A couple of pages later Diamond suggests that "Perhaps a crux of success or failure as a society is to know which core values to hold on to, and which ones to discard and replace with new values, when times change... Societies and individuals that succeed may be those that have the courage to take those difficult decisions, and that have the luck to win their gamples" (Page 433-434).

Yet even if a society or culture has "anticipated, perceived, or tried to solve a problem, it may still fail for obvious possible reasons: the problem may be beyond our present capacity to solve, a solution may exist but be prohibitatively expensive, or our efforts may be too little and too late" (Page 436).

I have merely hop, skipped, and jumped around some of the most helpful material I have read for a long time about decision-making, because of lack of space.
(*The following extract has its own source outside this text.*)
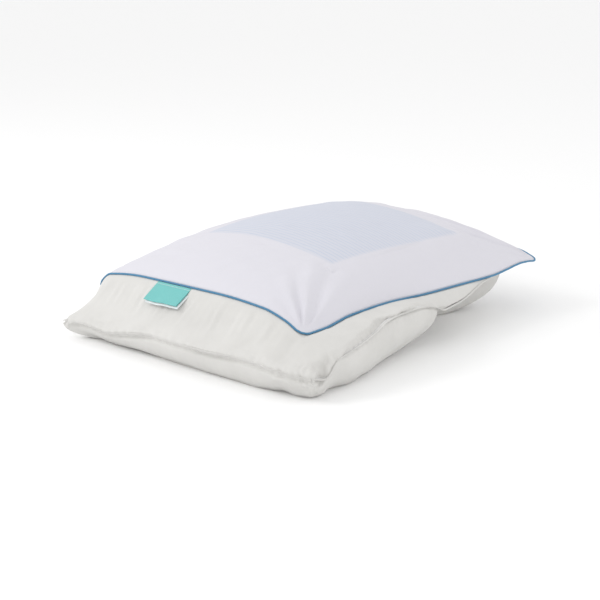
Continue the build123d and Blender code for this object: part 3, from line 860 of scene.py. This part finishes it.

However, it does not require the brains of a rocket scientist to transfer what Diamond is teaching about the environment into the life of a congregation, a Christian organization, a seminary, a new ministry, a failing parish, a new mission, or a denomination that is in trouble. I have found myself as a result of reading Diamond looking back on the various successes and failures of my ministry and asking what part decision-making contributed to the outcomes.

If you are up for some meaty summer reading outside the realm of church-related subjects, then "Collapse" by Jared Diamond is a good buy. I noticed yesterday that it is still on the New York Times Best Seller list for Non-Fiction.

1 comment:

E.A. said...

One of the biggest (but not so subtle) forms of "landscape amnesia" is the acceptance of giant, looming wind turbines on formerly scenic landscapes. It's one of the major tragedies of the 21st century from an aesthetic standpoint. Who'd have ever thought rural skyscrapers would be rationalized as "clean and green?"

I think it's a serious moral issue that needs to make daily headlines. In Europe they are well aware of it and many are rebelling. I hope the U.S. never reaches their relative density of turbines but it's bad enough already.